それから一気にテンポの速い曲調に。壱太郎くんと廣松くんがテンポ速く激しく踊っていく。観ていてとても楽しい舞踊!!!二人とも楽しそうにリズムを刻む。壱太郎くんはさすがの踊り上手さを見せるけど廣松くんも負けずについていく。『深川マンボ』という踊りだそうで壱太郎くんのおじいさま(坂田藤十郎さん)が得意な踊りだとか。やあ、ほんとこれ楽しいわ。にしても廣松くんには茶目っ気のある愛嬌がある、役者として貴重。


【夜の部】
『袴歌舞伎 大和神話武勇功』

『大和神話武勇功』で個人的に一言、すみれちゃんにだまされた~~(笑)。

神話ヤマトタケルを元に勘十郎さんが書き下ろした新作を染五郎さんが演出。様々な古典歌舞伎を散りばめた作品で演出も多少のくすぐりはあるものの古典に拘っておりいかにもTHE 歌舞伎な演目です。袴歌舞伎ですが全体的にとても華やかで観ていてわくわくする芝居でした。この演目、突っ込みどころ満載なとこも含めて初心者にもいいんじゃないかな。というか『白虎隊』と『大和神話武勇功』はまた観たい~~。本公演で再演して~!!

基本、お家騒動でそのなかにヤマトタケル神話を入れ込んで、幕ごとに時代物、世話物、舞踊、立ち回りと色んなものを見せていく。テンポよく物語が進みそれぞれに見せ場あって飽きさせない。そして若手がしっかりと芝居をしていく。そのなかで亀三郎さんが善人、亀寿さん悪人といつもの役割と反対の役をしつつ要所で押さえていく形。昨年まではベテランや中堅が物語を進め、そのなかで若手が一生懸命に演じるという形が多かったと思いますが今回は若手にそこはすべてを任せ完全に物語の中心に立たせていました。若手がそれだけ芝居をみせられるようになってきたんだなと思いました。舞台に立つ機会が増えて皆さん急成長中なんだなあと感動しました。ほんとに全員が全員とも魅力的で素敵でした。

また絶妙なテンポや華やかな演出も若手を引き立てていたと思います。
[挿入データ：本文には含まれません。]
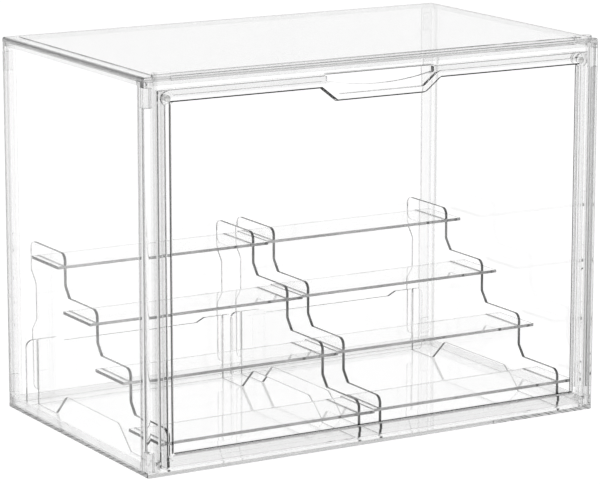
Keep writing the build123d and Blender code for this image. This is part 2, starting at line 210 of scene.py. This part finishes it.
def painted_edge_shade():
    """How deep the painted shade lies: on narrow faces, on sharp edges and along one strip."""
    made = bpy.data.node_groups.new("painted edge shade", "ShaderNodeTree")
    for name, kind in (("Across Sheet", "Vector"), ("Narrow Depth", "Float"),
                       ("Arris Depth", "Float"), ("Arris Radius", "Float"),
                       ("Strip Axis", "Vector"), ("Strip From", "Float"),
                       ("Strip To", "Float"), ("Strip Depth", "Float")):
        made.interface.new_socket(name, in_out="INPUT", socket_type="NodeSocket" + kind)
    for name in ("Depth", "Haze"):
        made.interface.new_socket(name, in_out="OUTPUT", socket_type="NodeSocketFloat")
    given = made.nodes.new("NodeGroupInput").outputs
    place = made.nodes.new("ShaderNodeTexCoord").outputs
    out = made.nodes.new("NodeGroupOutput")

    # Narrow faces get painted shade, standing in for the dark refraction at a clear sheet's edge.
    across = step(made, "ABSOLUTE", dot(made, place["Normal"], given["Across Sheet"]))
    narrow = spread(made, across, (broad_from, narrow_from))
    # The mottle makes the painted shade uneven, as painted reflections, and also gives the faint
    # haze.
    mottle = made.nodes.new("ShaderNodeTexNoise")
    mottle.inputs["Scale"].default_value = mottle_scale
    mottle.inputs["Detail"].default_value = mottle_detail
    made.links.new(place["Object"], mottle.inputs["Vector"])
    uneven = spread(made, mottle.outputs["Fac"], mottle_range, mottle_share)
    narrow_depth = step(made, "MULTIPLY", step(made, "MULTIPLY", narrow, given["Narrow Depth"]),
                        uneven)

    # Sharp edges get painted shade where the rounded normal bends away from the face.
    softened = made.nodes.new("ShaderNodeBevel")
    softened.samples = arris_samples
    made.links.new(given["Arris Radius"], softened.inputs["Radius"])
    true_face = made.nodes.new("ShaderNodeNewGeometry")
    bent = dot(made, softened.outputs["Normal"], true_face.outputs["Normal"])
    arris_depth = step(made, "MULTIPLY", spread(made, bent, (1.0, arris_turn)),
                       given["Arris Depth"])

    # A strip of painted shade lies between two distances along Strip Axis.
    along = step(made, "ABSOLUTE", dot(made, place["Object"], given["Strip Axis"]))
    in_strip = within(made, along, given["Strip From"], given["Strip To"])
    strip_depth = step(made, "MULTIPLY", in_strip, given["Strip Depth"])

    deepest = step(made, "MAXIMUM", step(made, "MAXIMUM", narrow_depth, arris_depth), strip_depth)
    made.links.new(deepest, out.inputs["Depth"])
    made.links.new(mottle.outputs["Fac"], out.inputs["Haze"])
    return made


painted_shade_group = painted_edge_shade()


def clear_plastic(name, across_sheet, narrow, arris, arris_radius, murk,
                  strip=((1, 0, 0), 0.0, 0.0, 0.0), haze_and_shade_clearest=1.0, haze_and_shade_haziest=0.995):
    """Clear plastic for sheets whose broad faces look along across_sheet."""
    made = bpy.data.materials.new(name)
    made.use_nodes = True
    tree = made.node_tree
    skin = tree.nodes["Principled BSDF"]
    for socket, value in (("Roughness", 0.0), ("IOR", plastic_ior), ("Coat IOR", 1.0),
                          ("Transmission Weight", 1.0), ("Coat Tint", grey(painted_shade_tint))):
        skin.inputs[socket].default_value = value
    depth = tree.nodes.new("ShaderNodeGroup")
    depth.name = "painted shade depth"
    depth.node_tree = painted_shade_group
    for socket, value in (("Across Sheet", across_sheet), ("Narrow Depth", narrow),
                          ("Arris Depth", arris), ("Arris Radius", arris_radius),
                          ("Strip Axis", strip[0]), ("Strip From", strip[1]),
                          ("Strip To", strip[2]), ("Strip Depth", strip[3])):
        depth.inputs[socket].default_value = value
    # The clear tint follows the mottle between two greys; the lid's darker pair is painted shade.
    haze = tree.nodes.new("ShaderNodeMix")
    haze.data_type = "RGBA"
    haze.inputs[6].default_value = grey(haze_and_shade_clearest)
    haze.inputs[7].default_value = grey(haze_and_shade_haziest)
    colour = tree.nodes.new("ShaderNodeMix")
    colour.name = "sheet colour with painted shade"
    colour.data_type = "RGBA"
    colour.inputs[7].default_value = grey(painted_shade_colour)
    inside = tree.nodes.new("ShaderNodeVolumeAbsorption")
    inside.inputs["Color"].default_value = grey(0.0)
    inside.inputs["Density"].default_value = murk
    ray = tree.nodes.new("ShaderNodeLightPath").outputs
    lamp_or_bounce = step(tree, "MAXIMUM", ray["Is Shadow Ray"], ray["Is Diffuse Ray"])
    let_through = tree.nodes.new("ShaderNodeBsdfTransparent")
    let_through.inputs["Color"].default_value = grey(lamp_share)
    seen_or_lit = tree.nodes.new("ShaderNodeMixShader")
    out = tree.nodes["Material Output"]
    # The haze tints the clear plastic; the painted shade greys its colour and lays a dark coat
    # over it.
    tree.links.new(depth.outputs["Haze"], haze.inputs[0])
    tree.links.new(haze.outputs[2], colour.inputs[6])
    tree.links.new(depth.outputs["Depth"], colour.inputs[0])
    tree.links.new(colour.outputs[2], skin.inputs["Base Color"])
    tree.links.new(depth.outputs["Depth"], skin.inputs["Coat Weight"])
    tree.links.new(lamp_or_bounce, seen_or_lit.inputs["Fac"])
    tree.links.new(skin.outputs["BSDF"], seen_or_lit.inputs[1])
    tree.links.new(let_through.outputs["BSDF"], seen_or_lit.inputs[2])
    tree.links.new(seen_or_lit.outputs["Shader"], out.inputs["Surface"])
    tree.links.new(inside.outputs["Volume"], out.inputs["Volume"])
    return made


def dress(names, material):
    for name in names:
        for holder in nodes[name].material_slots:
            holder.material = material


base_plastic = clear_plastic("base plastic", (0, 0, 1), 0.07, 0.25, moulded_arris, moulded_murk)
dress(["bottom_panel"], base_plastic)


# ---------------------------------------------------------------- side walls
# Moulded sheets that snap to the front frame and the back by flat tongues. A thick
# border runs up behind the frame and a thin rib near the back.
# A strip of painted shade lies along the rib, and a thin line of painted shade runs up each wall
# near its front.
rib_painted_shade_strip = ((0, 1, 0), 93.4 * MM, 97.0 * MM, 0.12)
front_painted_shade_line = (-95.6 * MM, -94.6 * MM)
front_painted_shade_depth = 0.50


def place_in(tree):
    """X, Y and Z of the spot being looked at."""
    place = tree.nodes.new("ShaderNodeTexCoord")
    spot = tree.nodes.new("ShaderNodeSeparateXYZ")
    tree.links.new(place.outputs["Object"], spot.inputs[0])
    return spot.outputs


def lay_shade_over(tree, line_depth):
    """Put a line of painted shade over the sheet's painted edge shade, whichever is deeper."""
    whole_depth = step(tree, "MAXIMUM", line_depth, tree.nodes["painted shade depth"].outputs["Depth"])
    tree.links.new(whole_depth, tree.nodes["sheet colour with painted shade"].inputs[0])
    tree.links.new(whole_depth, tree.nodes["Principled BSDF"].inputs["Coat Weight"])


side_plastic = clear_plastic("side wall plastic", (1, 0, 0), 0.018, 0.09, moulded_arris,
                             moulded_murk, strip=rib_painted_shade_strip)
tree = side_plastic.node_tree
# Painted shade in a thin line near the wall's front.
on_line = within(tree, place_in(tree)["Y"], *front_painted_shade_line)
lay_shade_over(tree, step(tree, "MULTIPLY", on_line, front_painted_shade_depth))
dress(["left_panel", "right_panel"], side_plastic)


# ---------------------------------------------------------------- back wall
# One moulded sheet that stands between the side walls, behind the low rims of base and
# lid. A thicker border runs up each side of it.
# A strip of painted shade lies along each side's thicker border.
border_painted_shade_strip = ((1, 0, 0), 159.6 * MM, 168.0 * MM, 0.03)
back_plastic = clear_plastic("back wall plastic", (0, 1, 0), 0.12, 0.30, moulded_arris,
                             moulded_murk, strip=border_painted_shade_strip)
dress(["back_panel"], back_plastic)


# ---------------------------------------------------------------- front frame
# A moulded ring with a stop lip on each post, magnet bosses behind the header and the
# sockets that the door's trunnions turn in.
# A strip of painted shade runs along each post, and a line of painted shade along the header's
# lower edge across its middle.
post_painted_shade_strip = ((1, 0, 0), 161.0 * MM, 164.6 * MM, 0.10)
header_low = 246.0 * MM
header_shade_line_width = 0.6 * MM
header_shade_line_half = 40.0 * MM
header_shade_line_depth = 0.30

frame_plastic = clear_plastic("front frame plastic", (0, 1, 0), 0.012, 0.08, moulded_arris,
                              moulded_murk, strip=post_painted_shade_strip)
tree = frame_plastic.node_tree
spot = place_in(tree)
# Painted shade in a thin line along the header's lower edge, across its middle.
at_notch = step(tree, "LESS_THAN", step(tree, "ABSOLUTE", spot["X"]), header_shade_line_half)
at_edge = step(tree, "COMPARE", spot["Z"], header_low, header_shade_line_width)
on_line = step(tree, "MULTIPLY", at_notch, at_edge)
lay_shade_over(tree, step(tree, "MULTIPLY", on_line, header_shade_line_depth))
dress(["front_frame"], frame_plastic)


# ---------------------------------------------------------------- lid
# A moulded sheet with a rounded edge and a slightly raised field. Its plastic is
# tinted greyer than the walls', painted shade for the lid's greyer look from above.
lid_plastic = clear_plastic("lid plastic", (0, 0, 1), 0.018, 0.10, moulded_arris, moulded_murk,
                            haze_and_shade_clearest=0.90, haze_and_shade_haziest=0.85)
dress(["top_panel"], lid_plastic)


# ---------------------------------------------------------------- door
# One moulding: a thin window with a stepped border round it. The dark line that the
# border's inner wall shows round the window is painted shade, laid on by its place.
# A strip of painted shade runs up the border on each side.
door_painted_shade_strip = ((1, 0, 0), 156.2 * MM, 159.2 * MM, 0.13)
hair = 0.05 * MM
window_half_width = 152.4 * MM
window_top = 238.0 * MM
window_foot = 13.3 * MM
dip_bottom = 229.0 * MM
dip_half_low = 33.0 * MM
dip_half_high = 44.5 * MM
border_front = -104.8 * MM
border_round = 0.5 * MM
sheet_front = -101.6 * MM
sheet_back = -99.4 * MM
# A line of painted shade round the window, on the border's front, its inner wall and the corner
# by the window.
painted_shade_line_width = 0.8 * MM
painted_shade_line_depth = 0.95
top_front = 1.0              # shares of that depth: the border's front above the window,
foot_front = 0.30            # its front below the window,
inner_wall = 0.72            # its inner wall seen from inside the plastic,
foot_wall = 0.30             # the same wall below the window from outside,
corner = 0.90                # and the corner where the wall meets the window
corner_width = 0.6 * MM
corner_reach = 0.15 * MM     # how far to either side of the sheet's front
left_painted_shade_line = (-152.4 * MM, -151.6 * MM)   # the left side also has a line on its back
# Painted shade on the border's broad faces above and below the window.
grey_above = 240.4 * MM      # the border's broad faces are a little grey from here up
grey_below = 12.9 * MM       # and from here down
border_painted_shade_depth = 0.06

door_plastic = clear_plastic("door plastic", (0, 1, 0), 0.018, 0.10, moulded_arris,
                             moulded_murk, strip=door_painted_shade_strip)
tree = door_plastic.node_tree
spot = place_in(tree)
from_middle = step(tree, "ABSOLUTE", spot["X"])
top_here = spread(tree, from_middle, (dip_half_low, dip_half_high), (dip_bottom, window_top))
past_side = step(tree, "SUBTRACT", from_middle, window_half_width)
past_top = step(tree, "SUBTRACT", spot["Z"], top_here)
past_foot = step(tree, "SUBTRACT", window_foot, spot["Z"])
past_window = step(tree, "MAXIMUM", step(tree, "MAXIMUM", past_side, past_top), past_foot)
on_line = within(tree, past_window, -hair, painted_shade_line_width)

near_front = step(tree, "LESS_THAN", spot["Y"], border_front + border_round + hair)
at_top = step(tree, "MULTIPLY", step(tree, "GREATER_THAN", past_top, -hair), top_front)
at_foot = step(tree, "MULTIPLY", step(tree, "GREATER_THAN", past_foot, -hair), foot_front)
on_front = step(tree, "MULTIPLY", near_front, step(tree, "MAXIMUM", at_top, at_foot))

before_sheet = step(tree, "LESS_THAN", spot["Y"], sheet_front + hair)
seen_side = tree.nodes.new("ShaderNodeNewGeometry")
from_inside = step(tree, "MULTIPLY", seen_side.outputs["Backfacing"], inner_wall)
at_foot_wall = step(tree, "MULTIPLY", step(tree, "GREATER_THAN", past_foot, -2.0 * hair),
                    foot_wall)
on_wall = step(tree, "MULTIPLY", before_sheet,
               step(tree, "MAXIMUM", from_inside, at_foot_wall))
on_border = step(tree, "MULTIPLY", on_line, step(tree, "MAXIMUM", on_front, on_wall))

on_sheet = step(tree, "COMPARE", spot["Y"], sheet_front, corner_reach)
by_wall = within(tree, past_window, -corner_width, 0.0)
in_corner = step(tree, "MULTIPLY", step(tree, "MULTIPLY", on_sheet, by_wall), corner)

in_window = step(tree, "LESS_THAN", past_window, 0.0)
on_left = within(tree, spot["X"], *left_painted_shade_line)
on_left_back = step(tree, "MULTIPLY", step(tree, "MULTIPLY", on_left, in_window),
                    step(tree, "GREATER_THAN", spot["Y"], sheet_back - hair))

# All the painted shade on the door, laid over its painted edge shade.
dark_share = step(tree, "MAXIMUM", on_border, step(tree, "MAXIMUM", in_corner, on_left_back))
line_depth = step(tree, "MULTIPLY", dark_share, painted_shade_line_depth)
on_broad = step(tree, "MAXIMUM", step(tree, "GREATER_THAN", spot["Z"], grey_above),
                step(tree, "LESS_THAN", spot["Z"], grey_below))
lay_shade_over(tree, step(tree, "MAXIMUM", line_depth,
                    step(tree, "MULTIPLY", on_broad, border_painted_shade_depth)))
dress(["door"], door_plastic)


# ---------------------------------------------------------------- magnets
# Four nickel-plated magnets in blind pockets, a long pair in the door and a short pair
# in the frame.
plating_dull = (0.60, 0.60, 0.59, 1.0)
plating_bright = (0.74, 0.74, 0.73, 1.0)
plating_roughness = (0.16, 0.30)
plating_mottle_scale = 900.0

plating = bpy.data.materials.new("nickel plating")
plating.use_nodes = True
tree = plating.node_tree
metal = tree.nodes["Principled BSDF"]
metal.inputs["Metallic"].default_value = 1.0
mottle = tree.nodes.new("ShaderNodeTexNoise")
mottle.inputs["Scale"].default_value = plating_mottle_scale
place = tree.nodes.new("ShaderNodeTexCoord")
metal_colour = tree.nodes.new("ShaderNodeMix")
metal_colour.data_type = "RGBA"
metal_colour.inputs[6].default_value = plating_dull
metal_colour.inputs[7].default_value = plating_bright
tree.links.new(place.outputs["Object"], mottle.inputs["Vector"])
metal_polish = spread(tree, mottle.outputs["Fac"], (0.0, 1.0), plating_roughness)
tree.links.new(mottle.outputs["Fac"], metal_colour.inputs[0])
tree.links.new(metal_colour.outputs[2], metal.inputs["Base Color"])
tree.links.new(metal_polish, metal.inputs["Roughness"])
dress([name for name in nodes if "magnet" in name], plating)


# ---------------------------------------------------------------- stands
# Cut acrylic sheet, 2 mm thick, slotted together. The cut edges are clear but darker
# than the faces, like the rim of a drinking glass: partly from the murkier plastic
# inside and partly from painted shade on the narrow faces and sharp edges.
cut_arris = 0.3 * MM
cut_murk = 6.0
for name, part, across_sheet, narrow, arris in (
        ("side plate sheet", "_side_", (1, 0, 0), 0.50, 0.45),
        ("shelf sheet", "_shelf_", (0, 0, 1), 0.28, 0.40),
        ("brace sheet", "_brace", (0, 1, 0), 0.18, 0.25)):
    sheet = clear_plastic(name, across_sheet, narrow, arris, cut_arris, cut_murk)
    dress([node for node in nodes if part in node], sheet)
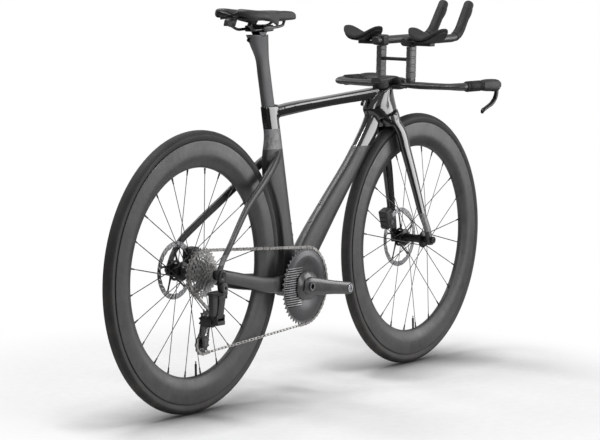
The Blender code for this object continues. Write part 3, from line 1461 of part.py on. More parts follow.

染五郎さんの演出の作品を観ていつも思うのですが物語をしっかり見せるというだけでなく役者さんの個性を活かし非常に魅力的にみせることに長けてるなあと思うのです。どんな役の役者でも、脇役でも「あ、いいな」ってかならず思わせてくれるんですよね。今回もやはりそうでした。演出家として役者さんたちの良い部分を引き出すのが上手いんじゃないかなと思います。

今回、くすぐりの部分で美味しい役をもらったのが男寅くんと隼人くん。二人とも不器用なタイプの役者さんです。でも美味しい役をしっかり美味しい役にしていました。

女中役の男寅くん、所作も台詞もかなりしっかりしていたので相当頑張ったんじゃないかなあ。いわゆる繰り返しで笑わせる役なんだけどこういう役は間が大切。不器用さで笑わせのではなくそれが出来ていた。

隼人くん、ちょっと頼りない二枚目のお役、すぐに殺されてしまうけど幽霊になって出没。その幽霊役が面白かった。客席で客いじりをするんだけど、ボソリとしれっとしたことを言う。また髪をかき上げたりするしぐさも笑える。彼は黒衣操る人魂とともにふらふらと歩くんだけど、人魂がこれまた妙にいたずらする。隼人くんにぶつけてみたり振り回してしたり。黒衣は実は染五郎さんんだった(笑)。隼人くん、楽しそうに開き直ってやってた感。